Ce traitement utilisé quotidiennement dans la vie courante peut-être celui du pervers narcissique. En matière de manipulation, les caractères principaux de la communication dite perverse sont  la culpabilisation. Le but est d’ affaiblir l’autre, de le faire douter de ses pensées et de ses affects. La personne visée va perdre le sentiment de son identité, car il est question   de l’amener à une totale docilité, de la priver  de son sens critique et de sa capacité à se rebeller. Alors, seulement il sera possible de l’attaquer, pour la  soumettre. Cela peut conduire au burn-out : c’  est   une technique pour se débarrasser d’un salarié, d’un concurrent.

L’armée où l’on ne peut discuter des ordres qui peuvent s’opposer à votre propre éthique peut être l’occasion d’être piégé dans des injonctions paradoxales (la conscription  pour une  une guerre fratricide, qui est plus une guerre civile,  a poussé à la fuite des jeunes gens qui ne veulent pas s’entretuer).

Ceci existe aussi   dans une situation  qu’on s’est imposé à soi même, en s’ordonnant un choix impossible, dit cornélien, quand on met le devoir au-dessus de tout : « travailler et  faire des études », obéir au patron et aux profs, dans la même journée peut épuiser  si l’emploi du temps comporte deux obligations simultanées (un examen).

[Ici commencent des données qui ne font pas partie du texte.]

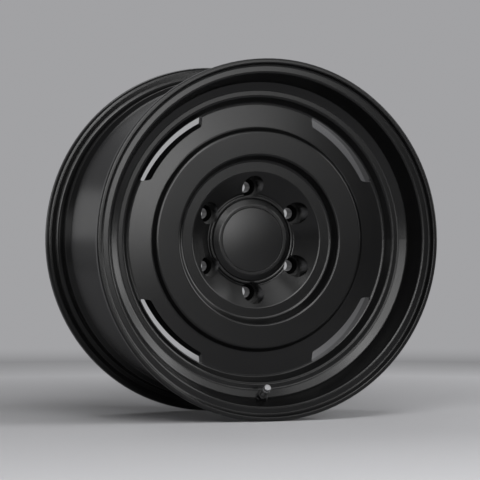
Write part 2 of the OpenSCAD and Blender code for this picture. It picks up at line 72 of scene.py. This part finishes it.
# The cast grain, on the faces at the disc's back that look inboard
CAST_GRAIN = 420
CAST_UNEVEN = 0.6
CAST_RELIEF = 0.03 * MM
FINE_SHARE = 0.03
CAST_TO_R = 176 * MM
CAST_FADE = 4 * MM
LOOKS_INBOARD = (0.25, 0.6)

# The valve's frame: its seat, and the way its stem points out of the rim
VALVE_SEAT = Vector((0, -84.768, -205)) * MM
VALVE_LEAN = math.atan2(10.2, 6)
AT_VALVE = Matrix.Translation(VALVE_SEAT) @ Matrix.Rotation(VALVE_LEAN, 4, "X")

# The thread on the valve's stem, measured from the seat
THREAD_FROM = 0.6 * MM
THREAD_TO = 23.6 * MM
THREAD_PITCH = 0.794 * MM
THREAD_CREST_R = 3.85 * MM
THREAD_ROOT_R = 3.4 * MM
THREAD_SUNK = 0.05 * MM
THREAD_FOOT = THREAD_PITCH * 0.44
THREAD_CREST = THREAD_PITCH * 0.07
THREAD_STEPS = 28

# The cap's insert, whose face is a dome
INSERT_R = 42.2 * MM
INSERT_EDGE = 1.9 * MM
INSERT_ROUND = 0.6 * MM
INSERT_DOME = 2.6 * MM
INSERT_STEPS = 144
ROUND_STEPS = 6
DOME_STEPS = 24

# Meshes: two distances in metres, and the angle under which an edge is smooth
MERGE_WITHIN = 2e-6
JUST_INSIDE = 1e-6
SMOOTH_UNDER = math.radians(28)

# The studio, with its distances in metres. The floor's own colour fades out and its glow fades
# in between two distances from the wheel's middle, and the glow changes from front to back
FLOOR_REACH = 40
FLOOR_TONE = 0.5
FLOOR_ROUGH = 0.8
FLOOR_FADE = (0.4, 2.2)
GLOW_TURN = (-0.4, 0.7)
GLOW_BEHIND = 0.36
GLOW_IN_FRONT = 0.14
LAMP_FROM_WHEEL = 3

# Each lamp's azimuth and elevation, the angles across and up that it fills, and its radiance
LAMPS = {
    "left_front_lamp": (-30, 21, 12, 42, 6.3),
    "high_front_lamp": (-12, 36, 24, 12, 8.2),
    "front_lamp": (0, 10, 24, 20, 6.9),
    "right_of_front_lamp": (18, 12.5, 12, 15, 3.3),
    "right_lamp": (60, 21, 24, 18, 5.6),
    "low_right_lamp": (78, 6, 36, 12, 4.7),
    "high_right_lamp": (75, 36, 20, 12, 6.6),
    "top_right_lamp": (50, 48, 34, 26, 1.3),
    "top_lamp": (0, 53, 45, 23, 2.3),
    "left_lamp": (-84, 6, 24, 12, 1),
    "left_back_lamp": (-144, 8, 24, 16, 0.7),
    "back_lamp": (180, 50, 60, 25, 1.6),
}

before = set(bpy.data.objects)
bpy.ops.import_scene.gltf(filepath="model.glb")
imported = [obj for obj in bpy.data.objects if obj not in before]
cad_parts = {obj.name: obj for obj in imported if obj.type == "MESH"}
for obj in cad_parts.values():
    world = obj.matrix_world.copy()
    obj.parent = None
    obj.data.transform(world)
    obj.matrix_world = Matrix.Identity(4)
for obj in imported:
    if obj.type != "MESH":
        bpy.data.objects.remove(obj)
cad_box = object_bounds()
floor_z = cad_box[0][2]


# Materials

def new_material(name):
    """An empty node material with a Principled shader, and its tree and shader."""
    material = bpy.data.materials.new(name)
    material.use_nodes = True
    shader = material.node_tree.nodes["Principled BSDF"]
    return material, material.node_tree, shader


def noise(tree, scale, detail, roughness=0.5):
    """A noise in object space, so many cells to the metre."""
    where = tree.nodes.new("ShaderNodeTexCoord")
    cloud = tree.nodes.new("ShaderNodeTexNoise")
    cloud.inputs["Scale"].default_value = scale
    cloud.inputs["Detail"].default_value = detail
    cloud.inputs["Roughness"].default_value = roughness
    tree.links.new(where.outputs["Object"], cloud.inputs["Vector"])
    return cloud.outputs["Fac"]


def spread(tree, value, from_range, to_range, course="LINEAR"):
    """A value carried from one range over to another, and held at its ends."""
    span = tree.nodes.new("ShaderNodeMapRange")
    span.interpolation_type = course
    span.inputs["From Min"].default_value = from_range[0]
    span.inputs["From Max"].default_value = from_range[1]
    span.inputs["To Min"].default_value = to_range[0]
    span.inputs["To Max"].default_value = to_range[1]
    tree.links.new(value, span.inputs["Value"])
    return span.outputs["Result"]


def tint(tree, value, dark, light):
    """A value from 0 to 1 turned into a colour between two."""
    ramp = tree.nodes.new("ShaderNodeValToRGB")
    ramp.color_ramp.elements[0].position = MIDDLE_BAND[0]
    ramp.color_ramp.elements[1].position = MIDDLE_BAND[1]
    ramp.color_ramp.elements[0].color = (*dark, 1)
    ramp.color_ramp.elements[1].color = (*light, 1)
    tree.links.new(value, ramp.inputs["Fac"])
    return ramp.outputs["Color"]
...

Actuellement,  nous ployons sous les injonctions paradoxales entre les publicités et les restrictions, entre la nécessité de se déplacer ,   d’aller travailler en ville mais sans se servir de nos voitures, devenues tout à coup  obsolètes à cause d’un décret, d’aller faire des contrôles de santé pour la prévention, sans médecins et de moyens de locomotion, etc.

Le tao a deux principes qui sont des aides à survivre à ces situations, sinon d’échapper à ces contradictions. « Quand je suis confronté à un problème, je m’entraine à le voir tel qu’il est et pas tel que je pense qu’il est. Ce ne sont pas mes émotions qui devraient dicter mon action.

Qu’est-ce qui est grave dans la vie ? C’est le regard que j’ y mets qui lui donne son importance. Je dois toujours me recentrer sur l’essentiel. Si j’épure, la vie devient beaucoup plus facile.

L’humour est nécessaire dans le non-agir et même dans la vie tout court. Il permet d’accepter ce qui semble inacceptable. Je ne me prends plus au sérieux, je prends du recul, mon égo se calme. Pour cela, je fais en sorte d’être détendu, quoiqu’il arrive. » 

Ici justement, le non- agir est  la grande question de l’injonction paradoxale, il faut donc avoir de l’humour, quand c’est possible.

 

* l’exemple de la mère  qui veut trop bien faire est un classique en psychologie.